Editorial | A free press, democracy and data protection
Dionne Jackson-Miller, president of the Press Association of Jamaica (PAJ), is right. The erosion of press freedom can be - and in liberal democracies it often is - insidious - a little like the start to the boil of the proverbial lobster in cold water. It remains comfortable before it's too late.
That's why while we celebrate Jamaica's two-place improvement, to sixth, among 180 countries, on Reporters Without Borders' (RWB) World Press Freedom Index, we ought not to be complacent. The situation can be reversed. So, as Mrs Jackson-Miller advised: "We must be vigilant ... !"
To be sure, Jamaica's rank on this global index is a big deal, positioned ahead of countries with such vibrant and competitive media markets as the United States, Britain and Australia. That this is the case makes two fundamental statements, one about the media themselves.
The RWB index is based on an index of qualitative and quantitative analyses in information gleaned from questions posed to experts around the world. It takes issues such as media independence, pluralism within the market, the quality of the infrastructure available to journalists in work, and so on.

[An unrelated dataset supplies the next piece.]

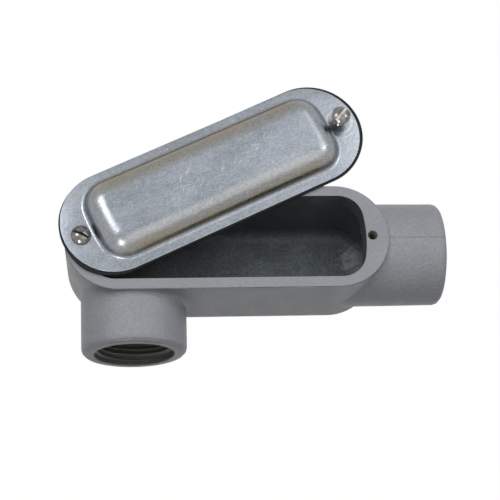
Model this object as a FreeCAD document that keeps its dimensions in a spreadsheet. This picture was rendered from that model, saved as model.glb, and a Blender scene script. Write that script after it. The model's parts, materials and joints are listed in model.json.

These are, in no small part, economic issues, which, for Jamaica's press, don't make for a particularly friendly environment. In some respects, it is downright hostile. Jamaica's long-term, low-growth economy has squeezed advertising income, which, as is the case in many other countries, is the foundation of the business model of traditional and other media.
Moreover, this is a small economy, both in absolute and relative terms. Media companies here, unlike their counterparts in many developed countries, don't easily have the luxury of throwing resources at the immediate problems, hoping to ride out a perceived a short-term storm. At the same time, the media environment remains in a state of flux as rapid change in technology lowers the bar and brings new entrants into the media market. Yet in that environment, Jamaica accommodates three daily newspapers, two free-to-air TV stations, numerous cable channels and more than two dozen radio stations, most of which maintain a feisty independence, often given to irreverent journalism.
Media committed
That, in the circumstance, is no easy accomplishment and speaks of the commitment of the media, at the level of management and journalists, to that compact they form with the communities they serve - that is, they transcend business to being watchdogs for freedom and democracy. The second point relates to the first. It is a credit to Jamaica, and to the English-speaking Caribbean largely, that though its institutions sometimes fall under stress, they don't fall apart. Democracy remains intact. Political leadership shares the credit here, but the fact is that a vibrant press helps to hold them to account in the protection of liberal norms. Indeed, the value of a free and brave press is nowhere more apparent these days than in the United States in the age of Trump, where the institutions of a mighty democracy, but for the press, succumb to the vulgarian instincts of a wilfully corrosive president.
They have their Second Amendment. Jamaica must have vigilance. It is in that context that we have to be watchful against laws such as the planned Data Protection Act, which, despite the valued intent of protecting privacy, has the seeds for the insidious erosion of press freedom.
Indeed, the media should be totally exempt from the provisions of that bill, which would not compromise the laudable intent of the law.
And that would accomplish of great value: the protection of a critical institution of democracy.